Remploy closures

Submitted by AWL on 7 December, 2007 - 10:42

Remploy workers have vowed to fight the government’s plan to close 28 out of 83 factories in the publicly-subsidised network employing disabled workers. A few weeks ago government minister Peter Hain was promising sincerely to look seriously at the trade unions’ plan to improve the running of the factories in order to stay within their £111 million subsidy.

But at the end of November Hain took out his axe and brought it down on a third of Remploy’s factories and the jobs of 2,000 workers.

The government say the workers should find jobs in mainstream employment. They dress this up in anti-discrimination rhetoric: disabled workers should not be ghettoised. Shouldn’t the government have made an assessment about whether or not the 2,000 unluckly workers will be able to get jobs, and whether those jobs will be as satisfying, well paid etc as those they have at Remploy? The choice of factories closed is said by the unions to have been entirely arbitrary.

The workers are been told they are not being realistic; Remploy has to make a profit. Perhaps the government was particularly horrified by the workers’ proposal to get work from the public sector! That would be too easy and too “socialistic”.

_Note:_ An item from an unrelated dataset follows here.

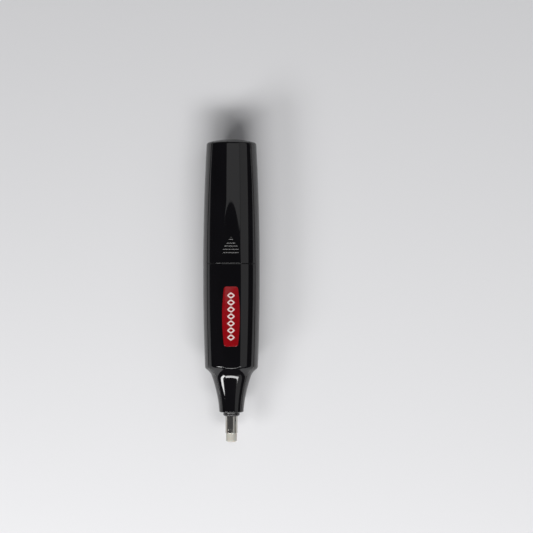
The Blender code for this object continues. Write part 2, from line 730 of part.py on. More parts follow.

The government clearly resents paying the piddling amount of £111 million annually to keep 6,000 people in work — even if they are people who will find it very difficult to find jobs in a labour market which actively discriminates against disabled people. We don’t do subsidy, says the government. Except when it comes to mismanaged banks when they’re prepared to splash out billions in loans, that is.

Originally the government planned to close 42 factories. No doubt when the dust settles on these closures they will come back for more. The scrapping of Remploy is a scandalous, short-sighted, mean-spirited piece of butchery. We should help the Remploy workers fight back.